— begin —

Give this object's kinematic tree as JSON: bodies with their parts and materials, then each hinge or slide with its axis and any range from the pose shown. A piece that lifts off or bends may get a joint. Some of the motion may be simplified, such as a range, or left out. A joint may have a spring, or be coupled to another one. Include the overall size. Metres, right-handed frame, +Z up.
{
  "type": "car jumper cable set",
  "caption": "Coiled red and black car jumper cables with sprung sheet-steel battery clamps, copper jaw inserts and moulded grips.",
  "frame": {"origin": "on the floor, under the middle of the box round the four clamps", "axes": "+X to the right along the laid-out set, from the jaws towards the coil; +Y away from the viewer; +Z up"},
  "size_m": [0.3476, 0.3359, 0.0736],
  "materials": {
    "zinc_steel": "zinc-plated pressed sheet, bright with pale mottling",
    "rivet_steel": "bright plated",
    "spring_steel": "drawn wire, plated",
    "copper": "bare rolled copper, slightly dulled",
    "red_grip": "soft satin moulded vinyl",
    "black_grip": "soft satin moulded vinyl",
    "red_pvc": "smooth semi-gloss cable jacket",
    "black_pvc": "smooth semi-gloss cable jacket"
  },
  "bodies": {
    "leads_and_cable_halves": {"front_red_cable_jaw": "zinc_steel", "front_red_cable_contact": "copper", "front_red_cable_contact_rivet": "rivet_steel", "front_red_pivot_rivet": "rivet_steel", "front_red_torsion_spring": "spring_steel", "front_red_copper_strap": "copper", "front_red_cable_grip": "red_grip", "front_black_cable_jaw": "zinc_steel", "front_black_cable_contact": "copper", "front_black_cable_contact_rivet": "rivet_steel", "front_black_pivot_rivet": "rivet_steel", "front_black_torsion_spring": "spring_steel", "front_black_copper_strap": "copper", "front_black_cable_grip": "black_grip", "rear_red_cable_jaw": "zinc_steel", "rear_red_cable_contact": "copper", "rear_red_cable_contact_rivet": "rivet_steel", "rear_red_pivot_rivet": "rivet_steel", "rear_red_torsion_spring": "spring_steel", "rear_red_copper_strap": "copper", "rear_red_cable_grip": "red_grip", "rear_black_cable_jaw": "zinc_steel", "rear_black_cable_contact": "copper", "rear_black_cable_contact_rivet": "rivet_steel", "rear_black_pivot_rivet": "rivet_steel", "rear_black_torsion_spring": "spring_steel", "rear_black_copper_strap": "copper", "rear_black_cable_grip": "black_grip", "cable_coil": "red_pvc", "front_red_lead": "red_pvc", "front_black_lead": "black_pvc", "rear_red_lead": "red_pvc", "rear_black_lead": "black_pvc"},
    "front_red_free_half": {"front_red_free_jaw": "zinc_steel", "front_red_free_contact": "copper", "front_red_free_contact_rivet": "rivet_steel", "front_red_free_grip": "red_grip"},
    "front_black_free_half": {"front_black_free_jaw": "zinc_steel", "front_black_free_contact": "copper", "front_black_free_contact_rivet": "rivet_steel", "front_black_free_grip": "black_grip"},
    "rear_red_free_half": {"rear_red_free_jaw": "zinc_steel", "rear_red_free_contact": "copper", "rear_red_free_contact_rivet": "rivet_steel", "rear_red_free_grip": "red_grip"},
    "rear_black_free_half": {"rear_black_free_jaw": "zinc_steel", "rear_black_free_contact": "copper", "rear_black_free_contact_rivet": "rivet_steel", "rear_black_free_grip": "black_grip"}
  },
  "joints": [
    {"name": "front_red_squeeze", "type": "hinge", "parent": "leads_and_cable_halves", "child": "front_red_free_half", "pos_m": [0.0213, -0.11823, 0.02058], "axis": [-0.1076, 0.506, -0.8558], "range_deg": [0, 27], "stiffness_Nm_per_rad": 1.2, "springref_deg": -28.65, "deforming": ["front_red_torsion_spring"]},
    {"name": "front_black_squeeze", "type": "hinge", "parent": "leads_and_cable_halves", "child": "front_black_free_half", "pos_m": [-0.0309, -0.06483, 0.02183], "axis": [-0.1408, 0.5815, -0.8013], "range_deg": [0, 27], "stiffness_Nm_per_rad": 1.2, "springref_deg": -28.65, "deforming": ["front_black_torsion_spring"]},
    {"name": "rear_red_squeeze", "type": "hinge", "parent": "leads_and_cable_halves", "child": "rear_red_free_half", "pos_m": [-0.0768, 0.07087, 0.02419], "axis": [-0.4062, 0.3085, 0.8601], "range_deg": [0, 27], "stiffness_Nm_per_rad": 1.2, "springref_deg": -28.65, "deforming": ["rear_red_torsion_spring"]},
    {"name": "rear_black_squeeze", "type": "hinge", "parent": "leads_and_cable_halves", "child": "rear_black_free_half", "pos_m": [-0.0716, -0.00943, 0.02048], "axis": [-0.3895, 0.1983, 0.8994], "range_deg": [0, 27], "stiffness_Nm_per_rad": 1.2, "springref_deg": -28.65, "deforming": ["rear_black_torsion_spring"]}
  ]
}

— end —

- [Requirement]:
Extract all of the material exactly as it is written.

- [Exercise solution]:
Give this object's kinematic tree as JSON: bodies with their parts and materials, then each hinge or slide with its axis and any range from the pose shown. A piece that lifts off or bends may get a joint. Some of the motion may be simplified, such as a range, or left out. A joint may have a spring, or be coupled to another one. Include the overall size. Metres, right-handed frame, +Z up.
{
  "type": "car jumper cable set",
  "caption": "Coiled red and black car jumper cables with sprung sheet-steel battery clamps, copper jaw inserts and moulded grips.",
  "frame": {"origin": "on the floor, under the middle of the box round the four clamps", "axes": "+X to the right along the laid-out set, from the jaws towards the coil; +Y away from the viewer; +Z up"},
  "size_m": [0.3476, 0.3359, 0.0736],
  "materials": {
    "zinc_steel": "zinc-plated pressed sheet, bright with pale mottling",
    "rivet_steel": "bright plated",
    "spring_steel": "drawn wire, plated",
    "copper": "bare rolled copper, slightly dulled",
    "red_grip": "soft satin moulded vinyl",
    "black_grip": "soft satin moulded vinyl",
    "red_pvc": "smooth semi-gloss cable jacket",
    "black_pvc": "smooth semi-gloss cable jacket"
  },
  "bodies": {
    "leads_and_cable_halves": {"front_red_cable_jaw": "zinc_steel", "front_red_cable_contact": "copper", "front_red_cable_contact_rivet": "rivet_steel", "front_red_pivot_rivet": "rivet_steel", "front_red_torsion_spring": "spring_steel", "front_red_copper_strap": "copper", "front_red_cable_grip": "red_grip", "front_black_cable_jaw": "zinc_steel", "front_black_cable_contact": "copper", "front_black_cable_contact_rivet": "rivet_steel", "front_black_pivot_rivet": "rivet_steel", "front_black_torsion_spring": "spring_steel", "front_black_copper_strap": "copper", "front_black_cable_grip": "black_grip", "rear_red_cable_jaw": "zinc_steel", "rear_red_cable_contact": "copper", "rear_red_cable_contact_rivet": "rivet_steel", "rear_red_pivot_rivet": "rivet_steel", "rear_red_torsion_spring": "spring_steel", "rear_red_copper_strap": "copper", "rear_red_cable_grip": "red_grip", "rear_black_cable_jaw": "zinc_steel", "rear_black_cable_contact": "copper", "rear_black_cable_contact_rivet": "rivet_steel", "rear_black_pivot_rivet": "rivet_steel", "rear_black_torsion_spring": "spring_steel", "rear_black_copper_strap": "copper", "rear_black_cable_grip": "black_grip", "cable_coil": "red_pvc", "front_red_lead": "red_pvc", "front_black_lead": "black_pvc", "rear_red_lead": "red_pvc", "rear_black_lead": "black_pvc"},
    "front_red_free_half": {"front_red_free_jaw": "zinc_steel", "front_red_free_contact": "copper", "front_red_free_contact_rivet": "rivet_steel", "front_red_free_grip": "red_grip"},
    "front_black_free_half": {"front_black_free_jaw": "zinc_steel", "front_black_free_contact": "copper", "front_black_free_contact_rivet": "rivet_steel", "front_black_free_grip": "black_grip"},
    "rear_red_free_half": {"rear_red_free_jaw": "zinc_steel", "rear_red_free_contact": "copper", "rear_red_free_contact_rivet": "rivet_steel", "rear_red_free_grip": "red_grip"},
    "rear_black_free_half": {"rear_black_free_jaw": "zinc_steel", "rear_black_free_contact": "copper", "rear_black_free_contact_rivet": "rivet_steel", "rear_black_free_grip": "black_grip"}
  },
  "joints": [
    {"name": "front_red_squeeze", "type": "hinge", "parent": "leads_and_cable_halves", "child": "front_red_free_half", "pos_m": [0.0213, -0.11823, 0.02058], "axis": [-0.1076, 0.506, -0.8558], "range_deg": [0, 27], "stiffness_Nm_per_rad": 1.2, "springref_deg": -28.65, "deforming": ["front_red_torsion_spring"]},
    {"name": "front_black_squeeze", "type": "hinge", "parent": "leads_and_cable_halves", "child": "front_black_free_half", "pos_m": [-0.0309, -0.06483, 0.02183], "axis": [-0.1408, 0.5815, -0.8013], "range_deg": [0, 27], "stiffness_Nm_per_rad": 1.2, "springref_deg": -28.65, "deforming": ["front_black_torsion_spring"]},
    {"name": "rear_red_squeeze", "type": "hinge", "parent": "leads_and_cable_halves", "child": "rear_red_free_half", "pos_m": [-0.0768, 0.07087, 0.02419], "axis": [-0.4062, 0.3085, 0.8601], "range_deg": [0, 27], "stiffness_Nm_per_rad": 1.2, "springref_deg": -28.65, "deforming": ["rear_red_torsion_spring"]},
    {"name": "rear_black_squeeze", "type": "hinge", "parent": "leads_and_cable_halves", "child": "rear_black_free_half", "pos_m": [-0.0716, -0.00943, 0.02048], "axis": [-0.3895, 0.1983, 0.8994], "range_deg": [0, 27], "stiffness_Nm_per_rad": 1.2, "springref_deg": -28.65, "deforming": ["rear_black_torsion_spring"]}
  ]
}